Adhesive wear occurs when components are moved against another, causing their surface layer particles to be removed. This phenomenon arises when there’s no material in between components or when the material is worn out due to high contact pressure. Adhesion is derived from the Latin word adhaerere and describes the bonding of dissimilar particles or surfaces to one another. There are a number different theories to the emergence of adhesion which can be roughly divided into mechanical and specific mechanisms. These theories do not necessarily contradict each other, more so than explain different areas of adhesion.
Mechanisms of adhesion
The mechanical mechanism theory of adhesion is the oldest. Adhesive materials fill the pores of the surface, interlocking different particles together. One example is glue and wood.
There are four different specific theories for specific mechanisms of adhesion.
- The first one is chemical adhesion. Materials form chemical compounds at their joining point. They can form covalent, ionic or hydrogen bonds and can range from strong (covalent, ionic) to weak (hydrogen).
- Another theory of adhesion is based on electrostatic mechanisms. Materials pass electrons to form an electrical bond at the joint. It creates a force between two materials as long as there are charge carriers, such as electrons and ions.
- The third theory of adhesion is dispersive. It is based on the van der Wall forces which postulate that there’s attraction between two molecules as they each have regions of slight positive and negative charge. En masse, these molecules generate enough force to form adhesion.
- The diffusive theory occurs when two matters have an affinity to bond. Proper motion of molecules is activated by heat, causing them to be diffused into one another. However, metals cannot merge at the joint by diffusion due to metallic bonding.
Prevention of adhesive wear
Adhesive wear arises when two metals rub together, causing friction and wear. Adding high contact pressure, the touching points of the materials can be deformed and be cold welded together. Cavities can also emerge as bonds are broken and particles rub off. Adhesive wear can occur anyplace where two metals are in contact with each other: tools, valves, fittings and more. It can result in many different problems, including scuffing, tool breakage and freezing/seizing.

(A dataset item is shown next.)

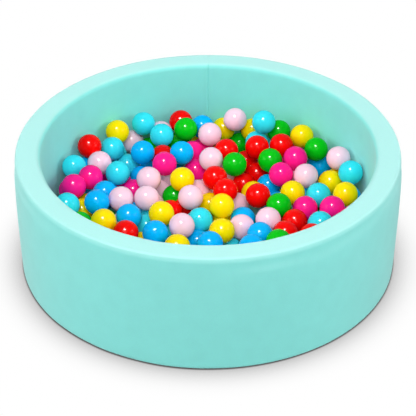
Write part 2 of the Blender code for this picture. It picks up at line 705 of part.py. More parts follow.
class Heap:
    """The balls, those of the bed and the loose ones, and the places where one more would touch some of them."""

    def __init__(self, balls):
        self.middles = np.array([ball["middle"] for ball in balls])
        self.loose = np.array([ball["loose"] for ball in balls])
        self.group = np.arange(len(balls))
        self.places = np.empty((0, 3))
        self.reaches = np.empty((0, len(balls)))

    def wanted(self, index):
        """Facet reach at which a ball of the bed touches this one: pressed into the bed, clear of a loose ball."""
        return np.where(self.loose[index], TOUCH + CLEARANCE, TOUCH - BITE)

    def visible_share(self, middle):
        """How much of a ball here the photograph would show."""
        arm = middle - EYE
        distance = lengths(arm)[0]
        ray = arm / distance
        side = np.array([ray[1], -ray[0], 0.0]) / math.hypot(ray[0], ray[1])
        up = np.cross(side, ray)
        arms = self.middles - EYE
        far = lengths(arms)
        shown = 0
        for step in range(VIEW_SAMPLES):
            angle = 2 * math.pi * step / VIEW_SAMPLES
            out = BALL_RADIUS * SAMPLE_SHARES[step % 2]
            point = middle + out * (math.cos(angle) * side + math.sin(angle) * up) - BALL_RADIUS / 2 * ray
            line = point - EYE
            line = line / lengths(line)[0]
            beside = arms @ line
            aside = np.sqrt(np.maximum(far**2 - beside**2, 0.0))
            covered = ((aside < BALL_RADIUS) & (beside < distance - BALL_RADIUS / 2)).any()
            over_rim = EYE[2] + wall_crossings(line, INNER_RADIUS)[0] * line[2]
            shown += not covered and over_rim > HEIGHT - RIM_ROUND
        return shown / VIEW_SAMPLES

    def inside(self, middle):
        return math.hypot(middle[0], middle[1]) <= WALL_LIMIT and middle[2] >= LOWEST - CLEARANCE / 10

    def leaves_ways_up(self, middle):
        """Whether every loose ball can still be lifted out past a ball here."""
        arms = middle - self.middles
        close = self.loose & (np.hypot(arms[:, 0], arms[:, 1]) < BALL_DIAMETER) & (arms[:, 2] > -BALL_DIAMETER)
        return all(lift_is_clear(self.middles[index], [middle]) for index in np.nonzero(close)[0])

    def leaves_ways_up_but(self, index, middle):
        """The same for a loose ball, whose own way up doesn't count."""
        others = copy.copy(self)
        others.middles = np.delete(self.middles, index, axis=0)
        others.loose = np.delete(self.loose, index)
        return others.leaves_ways_up(middle)

    def allowed(self, reaches):
        """Whether places at these facet reaches from the balls are clear of them, or press into the bed as wanted."""
        loose_clear = (reaches >= TOUCH + CLEARANCE * ROUNDING_SHARE) | ~self.loose
        pressed = (reaches >= TOUCH - 1.5 * BITE) & (reaches <= TOUCH - BITE / 4)
        bed_clear = (reaches >= TOUCH + CLEARANCE / 3) | pressed | self.loose
        return (loose_clear & bed_clear).all(axis=1)

    def fill(self, level):
        """Adds balls at this level where the photograph's own leave room and it would not show them."""
        pitch = BALL_DIAMETER * FILL_GRID_SHARE
        count = int(WALL_LIMIT / pitch) + 1
        for row in range(-count, count + 1):
            for column in range(-count, count + 1):
                drop = BALL_RADIUS / 3 * (len(self.middles) * GOLDEN_SHARE % 1.0)
                middle = np.array([(column + 0.5 * (row % 2)) * pitch, row * pitch, max(level - drop, LOWEST)])
                if not self.inside(middle) or lengths(middle - self.middles).min() < BALL_DIAMETER + CLEARANCE:
                    continue
                if self.leaves_ways_up(middle) and self.visible_share(middle) <= MOST_SHOWN_SHARE:
                    self.add(middle)

    def add(self, middle):
        """Adds a ball of the bed, joined with what it presses on, and drops the places that it takes."""
        reach = facet_reach(middle - self.middles)
        touched = np.nonzero((reach < TOUCH - BITE / 4) & ~self.loose)[0]
        number = len(self.middles)
        self.group = np.append(self.group, number)
        for other in touched:
            self.group[self.group == self.group[other]] = number
        self.middles = np.vstack([self.middles, middle])
        self.loose = np.append(self.loose, False)
        column = facet_reach(self.places - middle) if len(self.places) else np.empty(0)
        self.reaches = np.hstack([self.reaches, column[:, None]])
        if len(self.places):
            self.keep(self.allowed(self.reaches))
            self.find_places([number])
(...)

To prevent adhesive wear, there are several measures that can be taken. The hardness of the materials can be increased by case-hardening or tempering. One way to achieve this is by using Borocoat® diffusion layers as they increase hardness levels to up to 2800HV, depending on the base material. Borocoat® does not only prevent wear, but also improves adhesion, increasing durability and performance. Another method that can be taken towards preventing adhesion wear is by choosing highly incompatible materials, making cold-welding highly impossible.